This event, hosted by the Oak Centre, is VIRTUAL ONLY. All are welcome. Join here: https://us02web.zoom.us/j/85666898463
Conversation overview: Investigations into both particle physics and cosmology over the past 70 years have indicated that our universe has quite a number of particular features that seem finely tuned for both its stability and the existence of life. In response, a number of scientists have advocated a "super Copernican" revolution, in which our universe is regarded as a small part of a much larger structure known as the multiverse. Scientifically, this entails an unprecedented combination of broadened theoretical perspective with severe empirical limitations, implicitly redefining what is meant by science. Theologically, it introduces a new question: why is there something instead of everything? But the multiverse extracts epistemic costs for both science and theology. I will discuss these cost, and explore what alternatives there might be for understanding the atypicality of our observable universe.
Speaker bio:
Dr. Robert Mann has a B.Sc. in physics from McMaster University and an M.Sc. and Ph.D. from the University of Toronto and was a postdoctoral fellow at Harvard University. Currently a Professor of Physics at the University of Waterloo, he has been a visiting professor at Harvard University, Cambridge University, the Kavli Institute for Theoretical Physics, MacQuarie University, the Universite de Francois Robillard at Tours, the University of Queensland, Adolfo Ibanez University, and Pontifica Universidad Catholica de Valparaiso. Author of over 450 papers with more than 20,000 citations (Google Scholar) thus far in his career, he has received several awards, including a Fulbright Fellowship, two Teaching Excellence awards from the Ontario Undergraduate Student Alliance and from the University of Waterloo, a Graduate Supervision Excellence Award, and Outstanding Referee Awards from the American Physical Society and the European Physical Society (twice). His most recent honour was to be the recipient of the 2019 Medal of Excellence in Undergraduate Teaching from the Canadian Association of Physicists. He has given over 100 invited conference presentations, over 150 invited seminars and colloquia, and over 40 invited community talks in his career.

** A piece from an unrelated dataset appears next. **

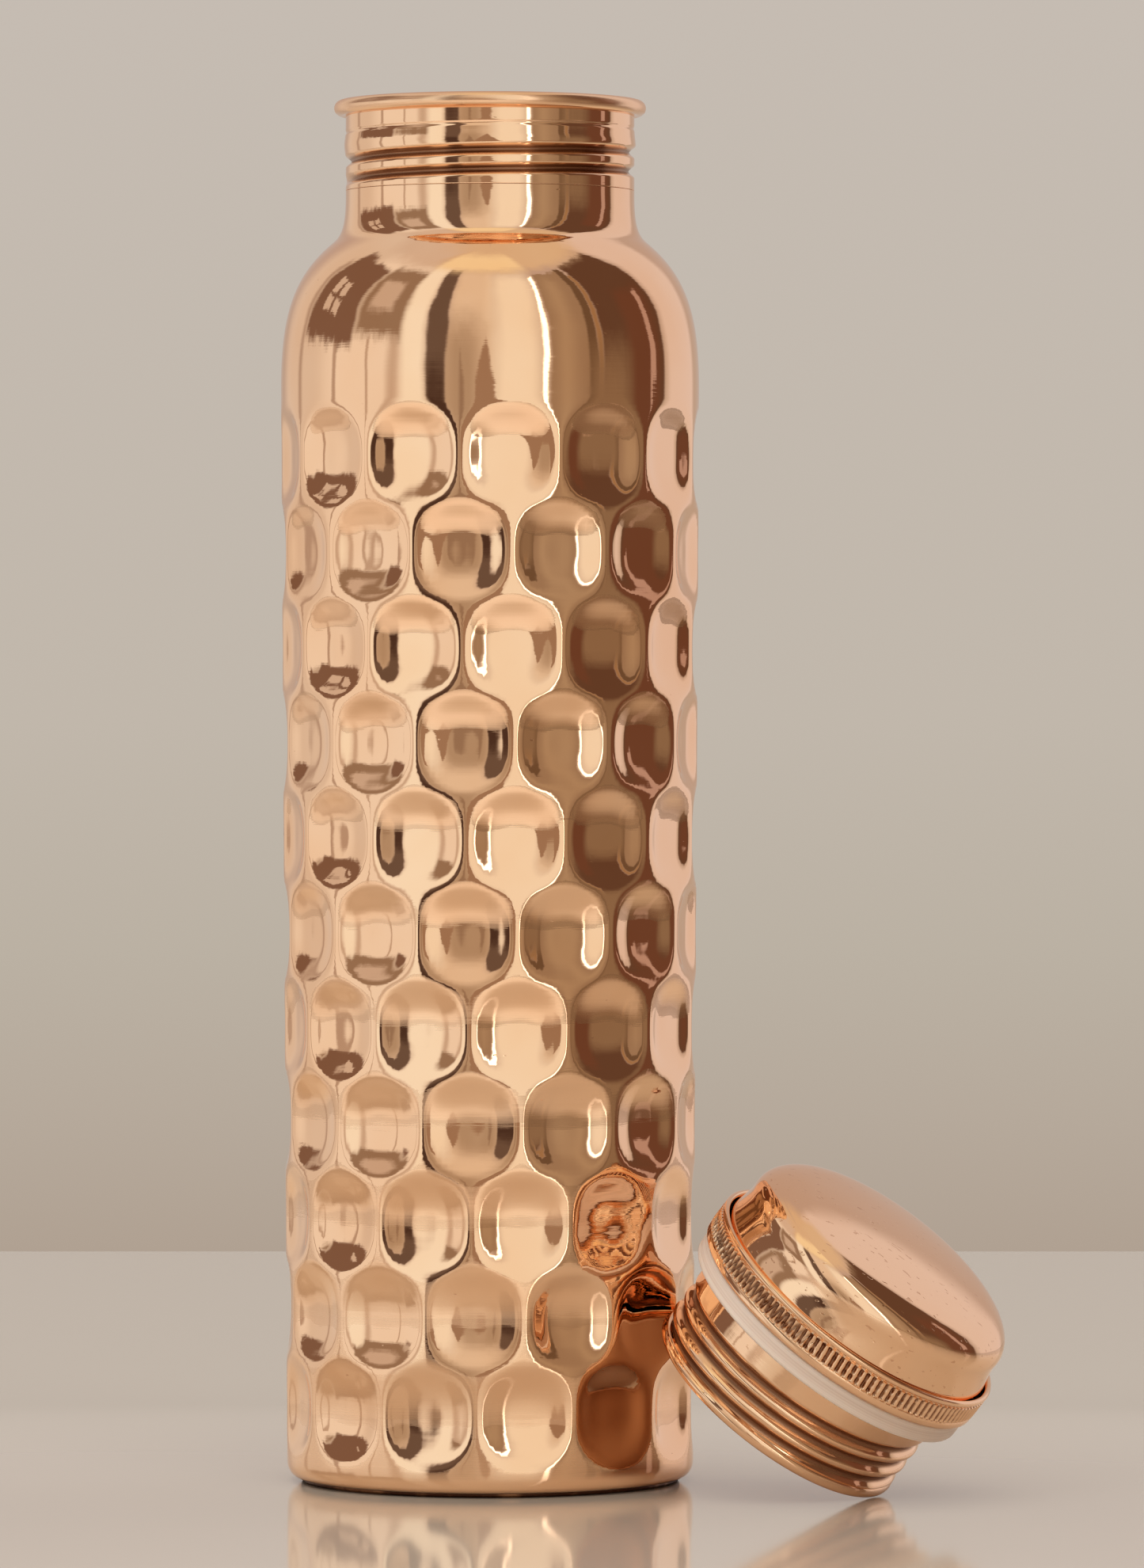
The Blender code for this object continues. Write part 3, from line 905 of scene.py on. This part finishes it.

He was chair of the Department of Physics and Astronomy at the University of Waterloo from 2001-2008 and is an Affiliate Member of the Perimeter Institute and the Institute for Quantum Computing. He is a past-President of the Canadian Association of Physicists and of the Canadian Scientific & Christian Affiliation, a former chair of the Board of Directors of the CAP Foundation, and has served on over thirty university committees and has as well been a member on three Canadian (chairing one) and two American grant selection committees. His research interests are in black holes, cosmology, particle physics, quantum foundations, and quantum information. He is married to a retired Mennonite pastor, and they have one married daughter and son-in-law. He likes movies, travel, cycling, hiking, music, photography, and acting, and has been active in churches his entire life, primarily in volunteer Christian education.